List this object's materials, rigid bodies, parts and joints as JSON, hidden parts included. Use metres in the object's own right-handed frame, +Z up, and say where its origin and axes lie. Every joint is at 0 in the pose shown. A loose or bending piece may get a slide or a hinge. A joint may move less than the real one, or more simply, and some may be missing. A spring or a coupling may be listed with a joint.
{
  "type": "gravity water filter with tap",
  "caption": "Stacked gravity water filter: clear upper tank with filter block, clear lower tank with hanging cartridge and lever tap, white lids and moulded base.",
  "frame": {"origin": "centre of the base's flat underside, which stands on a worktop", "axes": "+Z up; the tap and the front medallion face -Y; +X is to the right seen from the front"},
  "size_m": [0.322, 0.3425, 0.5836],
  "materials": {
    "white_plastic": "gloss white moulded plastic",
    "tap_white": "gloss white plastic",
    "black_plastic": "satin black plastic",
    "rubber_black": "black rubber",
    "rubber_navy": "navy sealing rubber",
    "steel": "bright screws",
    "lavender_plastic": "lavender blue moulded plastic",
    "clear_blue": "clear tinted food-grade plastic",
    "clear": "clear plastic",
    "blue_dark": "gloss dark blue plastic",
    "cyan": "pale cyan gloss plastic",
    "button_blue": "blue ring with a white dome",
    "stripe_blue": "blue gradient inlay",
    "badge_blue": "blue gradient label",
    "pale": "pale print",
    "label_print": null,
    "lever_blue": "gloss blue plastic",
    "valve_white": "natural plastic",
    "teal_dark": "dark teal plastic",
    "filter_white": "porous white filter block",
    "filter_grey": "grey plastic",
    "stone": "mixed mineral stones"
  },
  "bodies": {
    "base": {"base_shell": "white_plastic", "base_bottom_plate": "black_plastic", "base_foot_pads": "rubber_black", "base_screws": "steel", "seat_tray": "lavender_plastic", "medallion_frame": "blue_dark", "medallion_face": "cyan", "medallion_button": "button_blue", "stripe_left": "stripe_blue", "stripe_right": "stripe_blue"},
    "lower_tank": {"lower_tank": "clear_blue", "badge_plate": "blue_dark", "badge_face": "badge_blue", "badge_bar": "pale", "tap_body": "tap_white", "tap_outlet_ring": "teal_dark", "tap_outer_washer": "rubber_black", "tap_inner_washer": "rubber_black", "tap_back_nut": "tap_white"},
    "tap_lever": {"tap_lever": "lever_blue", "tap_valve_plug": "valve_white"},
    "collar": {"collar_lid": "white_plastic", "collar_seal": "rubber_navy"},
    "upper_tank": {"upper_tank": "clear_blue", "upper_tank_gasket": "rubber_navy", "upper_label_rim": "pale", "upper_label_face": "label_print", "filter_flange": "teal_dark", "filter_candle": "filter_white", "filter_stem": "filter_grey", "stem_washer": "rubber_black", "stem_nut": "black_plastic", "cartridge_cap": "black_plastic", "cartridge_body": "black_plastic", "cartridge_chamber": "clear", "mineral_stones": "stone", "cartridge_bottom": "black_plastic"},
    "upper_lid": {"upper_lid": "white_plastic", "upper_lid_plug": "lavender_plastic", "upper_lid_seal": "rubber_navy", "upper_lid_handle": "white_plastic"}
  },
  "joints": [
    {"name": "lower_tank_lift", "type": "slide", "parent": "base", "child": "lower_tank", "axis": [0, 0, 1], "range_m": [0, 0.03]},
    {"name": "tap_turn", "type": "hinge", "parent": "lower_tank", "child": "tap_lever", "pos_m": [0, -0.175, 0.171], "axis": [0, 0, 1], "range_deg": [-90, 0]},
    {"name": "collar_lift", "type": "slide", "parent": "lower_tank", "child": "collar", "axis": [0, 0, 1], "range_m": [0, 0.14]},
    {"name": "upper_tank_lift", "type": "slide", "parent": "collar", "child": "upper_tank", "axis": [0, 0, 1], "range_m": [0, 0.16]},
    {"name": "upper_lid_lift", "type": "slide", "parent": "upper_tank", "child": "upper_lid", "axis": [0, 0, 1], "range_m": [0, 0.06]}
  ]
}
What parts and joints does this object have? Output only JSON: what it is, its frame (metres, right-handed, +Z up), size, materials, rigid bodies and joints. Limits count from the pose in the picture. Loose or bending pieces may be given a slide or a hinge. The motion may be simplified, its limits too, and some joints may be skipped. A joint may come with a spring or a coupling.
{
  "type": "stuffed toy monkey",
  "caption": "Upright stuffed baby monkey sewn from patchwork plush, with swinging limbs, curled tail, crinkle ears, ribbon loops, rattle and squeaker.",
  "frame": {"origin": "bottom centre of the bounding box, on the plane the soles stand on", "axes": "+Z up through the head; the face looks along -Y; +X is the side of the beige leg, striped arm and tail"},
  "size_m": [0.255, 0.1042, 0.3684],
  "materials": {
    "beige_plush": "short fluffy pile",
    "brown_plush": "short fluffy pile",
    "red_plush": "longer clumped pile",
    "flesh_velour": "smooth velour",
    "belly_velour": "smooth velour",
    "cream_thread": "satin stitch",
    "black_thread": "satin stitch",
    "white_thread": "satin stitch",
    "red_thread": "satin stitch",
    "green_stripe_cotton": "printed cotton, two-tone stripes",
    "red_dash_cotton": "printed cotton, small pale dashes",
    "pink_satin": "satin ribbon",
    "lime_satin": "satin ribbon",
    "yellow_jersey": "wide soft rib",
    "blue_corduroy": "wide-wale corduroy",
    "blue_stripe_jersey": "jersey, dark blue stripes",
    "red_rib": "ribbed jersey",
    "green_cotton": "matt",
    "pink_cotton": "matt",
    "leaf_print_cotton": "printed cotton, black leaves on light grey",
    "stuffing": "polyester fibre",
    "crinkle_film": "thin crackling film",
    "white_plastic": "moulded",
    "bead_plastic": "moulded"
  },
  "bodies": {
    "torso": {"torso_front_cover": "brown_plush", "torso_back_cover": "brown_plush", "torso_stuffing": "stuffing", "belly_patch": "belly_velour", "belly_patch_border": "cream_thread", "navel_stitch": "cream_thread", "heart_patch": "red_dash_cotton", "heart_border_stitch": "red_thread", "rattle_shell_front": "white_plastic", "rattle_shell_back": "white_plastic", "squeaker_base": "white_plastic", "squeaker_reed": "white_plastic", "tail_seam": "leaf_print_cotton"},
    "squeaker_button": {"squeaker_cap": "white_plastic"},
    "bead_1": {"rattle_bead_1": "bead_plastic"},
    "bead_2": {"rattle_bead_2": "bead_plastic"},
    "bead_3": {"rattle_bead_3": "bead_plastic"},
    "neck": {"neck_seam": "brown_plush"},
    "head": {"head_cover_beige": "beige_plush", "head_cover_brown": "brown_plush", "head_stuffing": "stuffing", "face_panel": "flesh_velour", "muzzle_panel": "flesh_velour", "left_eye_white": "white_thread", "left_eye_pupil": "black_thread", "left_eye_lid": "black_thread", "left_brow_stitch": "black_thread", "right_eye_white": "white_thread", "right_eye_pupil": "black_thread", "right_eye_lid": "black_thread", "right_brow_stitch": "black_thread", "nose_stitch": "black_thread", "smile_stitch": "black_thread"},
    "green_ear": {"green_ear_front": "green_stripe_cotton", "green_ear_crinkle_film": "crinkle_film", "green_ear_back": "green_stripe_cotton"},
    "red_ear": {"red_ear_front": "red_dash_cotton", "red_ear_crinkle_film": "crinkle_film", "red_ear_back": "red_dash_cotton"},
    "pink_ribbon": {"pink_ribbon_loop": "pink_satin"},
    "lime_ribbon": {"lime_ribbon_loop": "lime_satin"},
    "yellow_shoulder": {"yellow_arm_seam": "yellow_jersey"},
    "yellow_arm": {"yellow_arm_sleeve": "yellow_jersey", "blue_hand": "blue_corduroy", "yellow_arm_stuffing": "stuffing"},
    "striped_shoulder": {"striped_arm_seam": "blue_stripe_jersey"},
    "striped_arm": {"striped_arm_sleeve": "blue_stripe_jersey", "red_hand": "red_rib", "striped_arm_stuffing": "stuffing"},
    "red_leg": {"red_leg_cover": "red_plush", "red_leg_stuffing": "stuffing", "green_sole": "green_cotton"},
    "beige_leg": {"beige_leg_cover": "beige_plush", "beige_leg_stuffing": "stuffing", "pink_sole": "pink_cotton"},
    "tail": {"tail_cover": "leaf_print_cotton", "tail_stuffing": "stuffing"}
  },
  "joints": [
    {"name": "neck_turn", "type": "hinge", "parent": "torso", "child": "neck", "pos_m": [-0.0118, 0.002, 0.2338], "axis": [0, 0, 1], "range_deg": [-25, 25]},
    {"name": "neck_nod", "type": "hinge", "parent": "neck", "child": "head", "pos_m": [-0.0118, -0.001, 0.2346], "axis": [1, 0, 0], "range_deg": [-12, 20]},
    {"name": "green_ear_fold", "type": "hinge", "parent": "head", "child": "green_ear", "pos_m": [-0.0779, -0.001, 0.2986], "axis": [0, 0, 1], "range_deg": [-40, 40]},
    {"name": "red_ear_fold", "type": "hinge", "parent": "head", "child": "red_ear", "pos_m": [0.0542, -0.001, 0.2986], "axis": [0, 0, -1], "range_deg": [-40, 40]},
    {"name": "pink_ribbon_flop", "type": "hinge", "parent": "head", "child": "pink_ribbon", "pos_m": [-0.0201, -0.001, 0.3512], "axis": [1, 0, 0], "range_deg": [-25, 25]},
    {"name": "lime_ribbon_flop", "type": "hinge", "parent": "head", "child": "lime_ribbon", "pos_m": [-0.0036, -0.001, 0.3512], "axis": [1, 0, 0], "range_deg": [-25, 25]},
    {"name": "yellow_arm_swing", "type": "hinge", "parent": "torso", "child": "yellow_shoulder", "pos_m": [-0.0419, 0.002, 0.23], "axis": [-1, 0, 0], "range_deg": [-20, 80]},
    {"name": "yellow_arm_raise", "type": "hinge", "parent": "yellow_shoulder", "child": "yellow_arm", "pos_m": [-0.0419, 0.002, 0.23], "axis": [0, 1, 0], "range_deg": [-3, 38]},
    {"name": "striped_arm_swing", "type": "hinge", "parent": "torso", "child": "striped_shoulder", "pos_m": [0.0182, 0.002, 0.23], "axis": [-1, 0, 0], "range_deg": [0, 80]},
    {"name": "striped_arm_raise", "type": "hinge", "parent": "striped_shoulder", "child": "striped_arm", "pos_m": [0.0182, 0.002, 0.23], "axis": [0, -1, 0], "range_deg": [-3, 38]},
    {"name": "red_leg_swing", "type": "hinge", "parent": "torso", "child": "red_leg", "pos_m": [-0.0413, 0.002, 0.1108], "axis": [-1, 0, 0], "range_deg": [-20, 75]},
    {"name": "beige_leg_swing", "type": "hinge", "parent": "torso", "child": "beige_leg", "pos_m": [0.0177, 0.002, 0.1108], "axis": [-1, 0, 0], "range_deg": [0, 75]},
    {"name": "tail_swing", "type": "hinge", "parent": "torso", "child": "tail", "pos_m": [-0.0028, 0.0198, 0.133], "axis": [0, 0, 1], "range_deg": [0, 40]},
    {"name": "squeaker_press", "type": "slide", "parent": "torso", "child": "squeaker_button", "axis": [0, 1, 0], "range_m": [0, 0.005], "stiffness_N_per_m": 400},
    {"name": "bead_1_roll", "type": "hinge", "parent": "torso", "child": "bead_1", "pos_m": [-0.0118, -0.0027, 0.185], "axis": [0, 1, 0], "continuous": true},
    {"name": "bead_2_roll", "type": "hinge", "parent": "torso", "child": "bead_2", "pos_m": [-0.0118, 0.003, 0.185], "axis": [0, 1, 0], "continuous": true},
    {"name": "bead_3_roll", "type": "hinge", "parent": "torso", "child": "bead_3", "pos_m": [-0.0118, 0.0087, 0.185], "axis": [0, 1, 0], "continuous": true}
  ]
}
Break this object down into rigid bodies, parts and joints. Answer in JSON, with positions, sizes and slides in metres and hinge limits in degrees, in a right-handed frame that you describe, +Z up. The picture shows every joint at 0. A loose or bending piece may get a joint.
• • • • • • •
**PROBLEM REQUIREMENTS:**
Among the records above, how many lines carry the string "picture"? Reply with the number alone.

**FULL OUTPUT:**
2